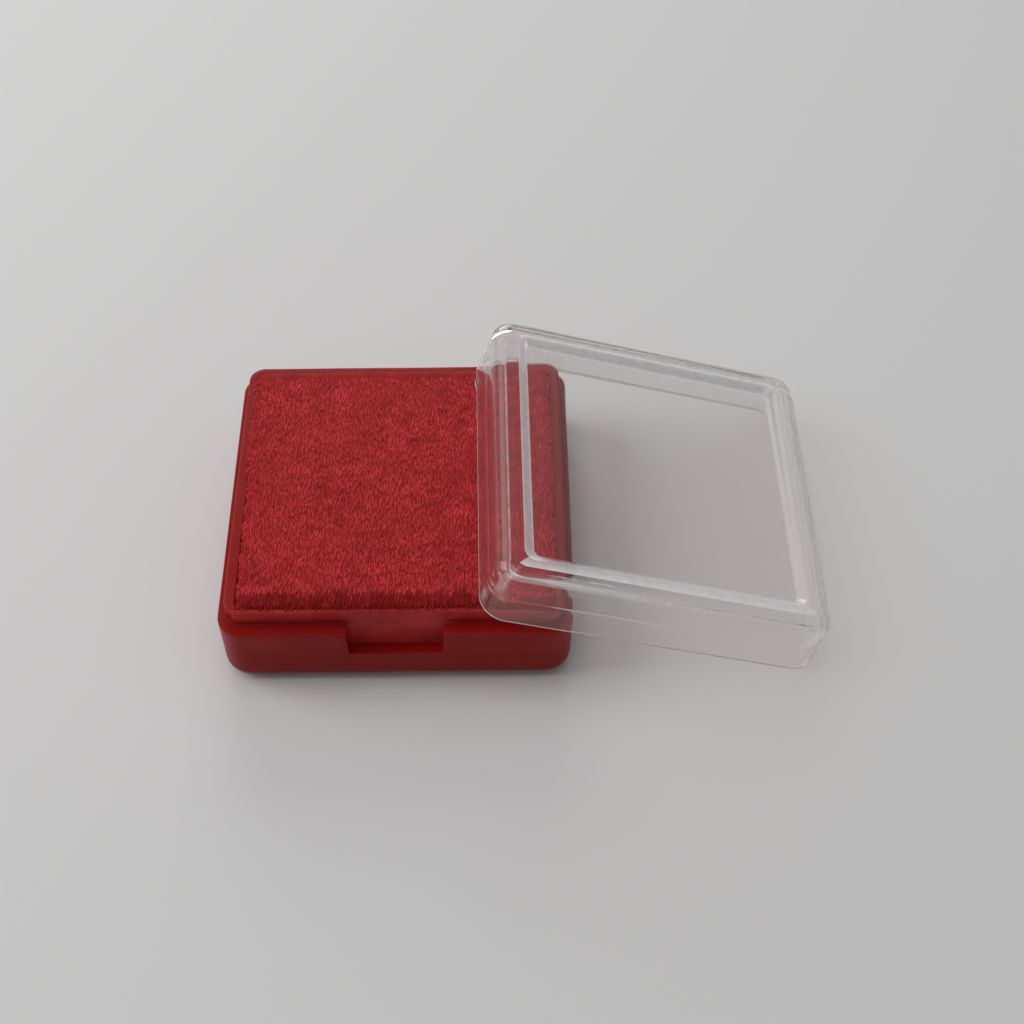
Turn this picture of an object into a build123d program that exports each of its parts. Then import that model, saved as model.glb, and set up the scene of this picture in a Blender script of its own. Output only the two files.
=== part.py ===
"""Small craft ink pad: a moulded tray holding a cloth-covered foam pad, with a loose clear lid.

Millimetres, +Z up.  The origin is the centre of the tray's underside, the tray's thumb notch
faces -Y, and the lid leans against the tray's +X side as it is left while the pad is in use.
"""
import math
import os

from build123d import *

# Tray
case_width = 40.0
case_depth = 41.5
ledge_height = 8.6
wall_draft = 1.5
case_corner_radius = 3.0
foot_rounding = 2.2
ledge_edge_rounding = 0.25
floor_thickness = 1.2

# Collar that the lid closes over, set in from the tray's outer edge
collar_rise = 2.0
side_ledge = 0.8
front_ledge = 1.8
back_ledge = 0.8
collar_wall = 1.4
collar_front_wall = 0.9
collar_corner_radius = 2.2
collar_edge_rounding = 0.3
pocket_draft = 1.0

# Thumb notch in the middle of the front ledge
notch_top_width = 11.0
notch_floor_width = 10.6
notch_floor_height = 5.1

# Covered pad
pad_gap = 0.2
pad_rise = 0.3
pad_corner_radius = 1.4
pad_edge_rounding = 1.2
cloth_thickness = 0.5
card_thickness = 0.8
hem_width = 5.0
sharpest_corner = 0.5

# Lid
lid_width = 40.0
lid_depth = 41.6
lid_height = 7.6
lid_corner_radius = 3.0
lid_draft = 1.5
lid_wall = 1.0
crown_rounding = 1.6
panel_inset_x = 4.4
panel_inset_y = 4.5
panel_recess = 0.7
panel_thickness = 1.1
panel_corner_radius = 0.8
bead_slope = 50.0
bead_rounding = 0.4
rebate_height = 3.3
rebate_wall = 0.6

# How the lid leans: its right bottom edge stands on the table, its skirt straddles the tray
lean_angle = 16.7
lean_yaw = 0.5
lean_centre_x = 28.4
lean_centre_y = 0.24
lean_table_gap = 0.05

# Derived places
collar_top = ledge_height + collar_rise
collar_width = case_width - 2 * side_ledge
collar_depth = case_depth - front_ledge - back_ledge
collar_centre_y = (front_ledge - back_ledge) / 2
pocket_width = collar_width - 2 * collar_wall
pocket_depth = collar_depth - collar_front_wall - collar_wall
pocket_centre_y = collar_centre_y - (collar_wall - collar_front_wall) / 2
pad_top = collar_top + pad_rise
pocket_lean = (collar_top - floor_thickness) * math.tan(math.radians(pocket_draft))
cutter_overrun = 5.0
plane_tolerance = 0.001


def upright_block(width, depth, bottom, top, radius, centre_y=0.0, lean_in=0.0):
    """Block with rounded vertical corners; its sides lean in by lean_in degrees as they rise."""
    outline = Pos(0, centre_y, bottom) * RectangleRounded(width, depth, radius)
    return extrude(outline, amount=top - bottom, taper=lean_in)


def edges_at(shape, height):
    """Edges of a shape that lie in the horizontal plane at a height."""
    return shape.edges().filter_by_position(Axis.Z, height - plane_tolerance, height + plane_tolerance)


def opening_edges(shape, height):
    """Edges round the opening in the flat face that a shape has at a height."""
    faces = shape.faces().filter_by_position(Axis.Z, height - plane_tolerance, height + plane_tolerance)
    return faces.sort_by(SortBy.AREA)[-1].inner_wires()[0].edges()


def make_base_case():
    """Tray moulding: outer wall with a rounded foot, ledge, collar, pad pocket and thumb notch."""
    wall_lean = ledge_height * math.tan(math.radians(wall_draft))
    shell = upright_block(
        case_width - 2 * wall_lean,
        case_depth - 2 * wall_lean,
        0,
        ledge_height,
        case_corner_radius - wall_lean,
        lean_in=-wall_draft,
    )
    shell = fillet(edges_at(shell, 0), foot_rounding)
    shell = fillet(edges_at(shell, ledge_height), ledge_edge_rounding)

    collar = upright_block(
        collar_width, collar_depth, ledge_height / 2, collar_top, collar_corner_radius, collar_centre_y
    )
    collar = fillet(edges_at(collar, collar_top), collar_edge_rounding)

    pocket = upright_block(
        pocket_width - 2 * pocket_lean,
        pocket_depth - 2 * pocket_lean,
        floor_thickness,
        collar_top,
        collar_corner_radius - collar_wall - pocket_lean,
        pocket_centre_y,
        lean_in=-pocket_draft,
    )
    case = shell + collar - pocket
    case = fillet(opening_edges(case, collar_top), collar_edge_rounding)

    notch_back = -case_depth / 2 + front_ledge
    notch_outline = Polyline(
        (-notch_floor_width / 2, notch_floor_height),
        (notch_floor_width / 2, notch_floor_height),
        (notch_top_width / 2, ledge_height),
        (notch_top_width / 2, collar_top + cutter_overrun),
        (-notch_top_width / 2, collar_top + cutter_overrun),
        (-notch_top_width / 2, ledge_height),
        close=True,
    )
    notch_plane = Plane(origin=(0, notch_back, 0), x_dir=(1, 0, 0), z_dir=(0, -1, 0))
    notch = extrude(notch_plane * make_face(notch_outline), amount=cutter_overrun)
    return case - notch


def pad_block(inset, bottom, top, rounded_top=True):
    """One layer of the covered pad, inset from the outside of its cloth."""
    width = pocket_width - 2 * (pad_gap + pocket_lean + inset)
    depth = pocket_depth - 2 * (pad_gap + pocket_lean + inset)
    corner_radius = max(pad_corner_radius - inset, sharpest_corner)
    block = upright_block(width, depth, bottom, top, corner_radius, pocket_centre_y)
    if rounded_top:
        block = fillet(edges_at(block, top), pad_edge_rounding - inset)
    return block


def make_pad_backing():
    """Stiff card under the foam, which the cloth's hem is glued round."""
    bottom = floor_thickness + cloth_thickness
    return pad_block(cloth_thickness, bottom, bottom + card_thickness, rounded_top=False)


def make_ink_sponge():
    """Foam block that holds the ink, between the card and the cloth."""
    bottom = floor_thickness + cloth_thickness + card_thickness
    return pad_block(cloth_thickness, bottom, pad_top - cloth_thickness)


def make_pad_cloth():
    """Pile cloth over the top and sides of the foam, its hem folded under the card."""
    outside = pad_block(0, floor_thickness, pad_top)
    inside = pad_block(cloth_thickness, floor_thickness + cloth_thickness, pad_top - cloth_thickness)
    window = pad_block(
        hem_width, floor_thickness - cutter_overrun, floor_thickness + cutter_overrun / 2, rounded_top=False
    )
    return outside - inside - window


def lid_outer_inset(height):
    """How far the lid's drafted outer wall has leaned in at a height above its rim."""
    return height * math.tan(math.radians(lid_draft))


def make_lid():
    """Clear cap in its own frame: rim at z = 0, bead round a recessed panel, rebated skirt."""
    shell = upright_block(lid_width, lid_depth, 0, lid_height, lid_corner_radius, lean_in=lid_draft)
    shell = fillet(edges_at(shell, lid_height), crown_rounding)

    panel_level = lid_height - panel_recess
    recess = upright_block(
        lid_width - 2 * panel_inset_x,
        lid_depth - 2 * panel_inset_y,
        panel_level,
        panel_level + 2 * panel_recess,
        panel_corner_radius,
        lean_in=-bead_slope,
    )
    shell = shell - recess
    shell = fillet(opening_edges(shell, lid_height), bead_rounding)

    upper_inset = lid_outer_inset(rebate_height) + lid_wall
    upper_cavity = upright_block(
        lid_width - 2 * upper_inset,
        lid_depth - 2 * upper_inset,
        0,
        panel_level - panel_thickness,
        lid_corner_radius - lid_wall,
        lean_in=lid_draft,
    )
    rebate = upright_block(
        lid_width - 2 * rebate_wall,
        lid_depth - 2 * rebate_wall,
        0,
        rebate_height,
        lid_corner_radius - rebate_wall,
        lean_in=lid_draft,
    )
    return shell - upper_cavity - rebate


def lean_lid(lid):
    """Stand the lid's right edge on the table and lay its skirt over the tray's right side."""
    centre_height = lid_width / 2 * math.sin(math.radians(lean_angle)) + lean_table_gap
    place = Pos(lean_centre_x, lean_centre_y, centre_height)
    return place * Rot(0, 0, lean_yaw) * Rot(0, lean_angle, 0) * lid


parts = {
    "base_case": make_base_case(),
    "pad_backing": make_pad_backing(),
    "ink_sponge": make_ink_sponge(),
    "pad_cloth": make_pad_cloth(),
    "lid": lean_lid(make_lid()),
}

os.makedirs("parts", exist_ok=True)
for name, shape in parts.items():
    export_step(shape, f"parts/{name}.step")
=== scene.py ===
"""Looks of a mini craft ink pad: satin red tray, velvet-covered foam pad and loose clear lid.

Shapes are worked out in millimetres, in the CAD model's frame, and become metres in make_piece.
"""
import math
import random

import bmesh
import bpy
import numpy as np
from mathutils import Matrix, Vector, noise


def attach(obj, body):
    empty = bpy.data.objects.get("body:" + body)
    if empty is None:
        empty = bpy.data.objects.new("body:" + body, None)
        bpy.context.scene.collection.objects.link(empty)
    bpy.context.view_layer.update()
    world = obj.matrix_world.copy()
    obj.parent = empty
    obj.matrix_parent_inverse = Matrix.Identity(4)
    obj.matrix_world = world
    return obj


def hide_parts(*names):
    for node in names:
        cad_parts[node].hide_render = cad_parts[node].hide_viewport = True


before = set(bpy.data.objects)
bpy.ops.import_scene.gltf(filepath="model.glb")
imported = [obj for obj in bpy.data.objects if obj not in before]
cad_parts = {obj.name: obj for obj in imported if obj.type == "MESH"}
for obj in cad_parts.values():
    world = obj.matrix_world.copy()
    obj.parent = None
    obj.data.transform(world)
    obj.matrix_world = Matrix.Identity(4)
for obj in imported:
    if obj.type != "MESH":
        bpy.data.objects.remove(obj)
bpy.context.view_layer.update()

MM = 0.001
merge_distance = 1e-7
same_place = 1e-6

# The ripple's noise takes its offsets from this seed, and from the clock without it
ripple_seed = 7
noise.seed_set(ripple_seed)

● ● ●

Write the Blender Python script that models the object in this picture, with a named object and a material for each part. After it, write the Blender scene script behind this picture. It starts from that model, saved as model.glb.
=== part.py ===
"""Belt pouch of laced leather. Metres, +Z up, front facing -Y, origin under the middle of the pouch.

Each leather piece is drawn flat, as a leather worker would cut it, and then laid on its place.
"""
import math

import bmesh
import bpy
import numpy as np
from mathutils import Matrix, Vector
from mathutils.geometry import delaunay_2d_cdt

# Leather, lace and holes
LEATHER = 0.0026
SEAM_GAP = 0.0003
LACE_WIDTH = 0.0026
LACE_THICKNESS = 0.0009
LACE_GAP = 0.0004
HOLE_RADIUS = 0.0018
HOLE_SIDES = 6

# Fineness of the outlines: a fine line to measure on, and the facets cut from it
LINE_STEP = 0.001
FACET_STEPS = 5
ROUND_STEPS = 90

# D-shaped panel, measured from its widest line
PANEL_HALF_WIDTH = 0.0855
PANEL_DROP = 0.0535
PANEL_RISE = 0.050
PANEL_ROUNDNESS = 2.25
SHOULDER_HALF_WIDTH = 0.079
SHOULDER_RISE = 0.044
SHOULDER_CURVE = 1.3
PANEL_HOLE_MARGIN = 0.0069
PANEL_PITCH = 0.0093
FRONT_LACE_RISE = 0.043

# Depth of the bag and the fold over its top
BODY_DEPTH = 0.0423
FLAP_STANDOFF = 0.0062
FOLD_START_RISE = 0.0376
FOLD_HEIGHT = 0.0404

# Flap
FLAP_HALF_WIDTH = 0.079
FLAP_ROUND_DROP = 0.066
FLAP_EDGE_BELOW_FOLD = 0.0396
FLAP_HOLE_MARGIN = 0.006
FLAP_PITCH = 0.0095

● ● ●

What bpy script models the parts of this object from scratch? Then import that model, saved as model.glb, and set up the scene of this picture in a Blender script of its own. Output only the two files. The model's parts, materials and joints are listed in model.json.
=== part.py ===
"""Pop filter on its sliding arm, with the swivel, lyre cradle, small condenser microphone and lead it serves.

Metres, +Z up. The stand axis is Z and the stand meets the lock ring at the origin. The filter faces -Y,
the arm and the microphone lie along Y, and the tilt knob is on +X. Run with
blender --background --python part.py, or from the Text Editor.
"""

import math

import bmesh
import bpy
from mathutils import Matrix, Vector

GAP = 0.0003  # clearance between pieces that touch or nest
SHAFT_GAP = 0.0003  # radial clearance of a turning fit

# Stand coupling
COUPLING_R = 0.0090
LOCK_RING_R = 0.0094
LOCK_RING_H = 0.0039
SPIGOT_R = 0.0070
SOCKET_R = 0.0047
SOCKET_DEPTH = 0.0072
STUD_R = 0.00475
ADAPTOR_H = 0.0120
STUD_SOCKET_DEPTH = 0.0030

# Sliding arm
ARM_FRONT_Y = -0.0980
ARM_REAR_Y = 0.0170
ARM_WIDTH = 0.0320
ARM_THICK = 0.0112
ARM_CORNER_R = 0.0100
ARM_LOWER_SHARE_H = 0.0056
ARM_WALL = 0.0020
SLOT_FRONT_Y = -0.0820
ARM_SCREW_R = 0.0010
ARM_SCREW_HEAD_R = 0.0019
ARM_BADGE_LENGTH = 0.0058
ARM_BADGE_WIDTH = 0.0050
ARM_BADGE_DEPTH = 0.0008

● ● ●

WHAT YOU HAVE TO DO: Everything from the line with "obj.matrix_world = Matrix.Identity(4)" through the line with "noise.seed_set(ripple_seed)" is to be output exactly; leave out all other lines.

CORRECT ANSWER:
    obj.matrix_world = Matrix.Identity(4)
for obj in imported:
    if obj.type != "MESH":
        bpy.data.objects.remove(obj)
bpy.context.view_layer.update()

MM = 0.001
merge_distance = 1e-7
same_place = 1e-6

# The ripple's noise takes its offsets from this seed, and from the clock without it
ripple_seed = 7
noise.seed_set(ripple_seed)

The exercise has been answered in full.